Pernahkah papa menghitung udah berapa banyak uang yang papa habiskan hanya untuk membeli rokok selama lebih dari 20 tahun ini? Kalau aja papa pernah menghitungnya, papa pasti kaget bukan kepalang dan mungkin merasa menyesal. Kalau aja papa nggak merokok selama lebih dari 20 tahun ini, kita bisa punya satu rumah lagi yang lebih besar dan lebih indah dibandingkan rumah yang sekarang hampir selesai dibangun di Sibatu-batu. Bayangkan, pa! Uang yang papa habiskan hanya untuk merokok selama ini lebih banyak daripada biaya yang dihabiskan untuk membangun rumah kita sekarang! Bukankah itu sebuah jumlah yang fantastis, pa? Kalau aja papa nggak merokok selama ini, mungkin abang nggak akan menderita kanker dan nggak terhalang secara finansial untuk melanjutkan kuliah ke Jerman saat lulus SMA kemarin. Namun, yang berlalu biarlah berlalu. Yang lebih penting adalah apa yang akan kita lakukan sekarang untuk menciptakan masa depan kita nanti. Abang yakin kalau papa mulai berhenti merokok, papa akan merasa jauh lebih sehat. Segeralah memulainya, pa sebelum terlambat, sebelum semuanya menjadi lebih buruk, sebelum papa menjadi semakin tua dan tubuh papa semakin lemah, dan tentunya sebelum papa sakit karena papa sendiri nggak berhenti merokok, walaupun udah diperingatkan oleh orang-orang di sekitar papa yang sangat menyayangi papa. Kami masih butuh seorang papa yang sehat, pa. Kami masih butuh seorang papa yang selalu bisa memberikan kami nasihat-nasihat, walaupun kelak kami akan menjadi dewasa, bekerja, dan berkeluarga.

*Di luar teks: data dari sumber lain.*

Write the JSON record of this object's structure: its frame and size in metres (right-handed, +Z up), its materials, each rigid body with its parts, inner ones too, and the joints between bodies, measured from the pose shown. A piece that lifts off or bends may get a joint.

Abang yakin papa bisa berhenti merokok dengan mulai mengurangi batang demi batang rokok yang papa isap secara perlahan-lahan. Abang tantang papa! Tunjukkan bahwa papa bisa menerima dan menyelesaikan tantangan abang! Kami tunggu aksi papa. Semangat, pa!
WE LOVE YOU SO MUCH, SO STOP SMOKING, DADDY!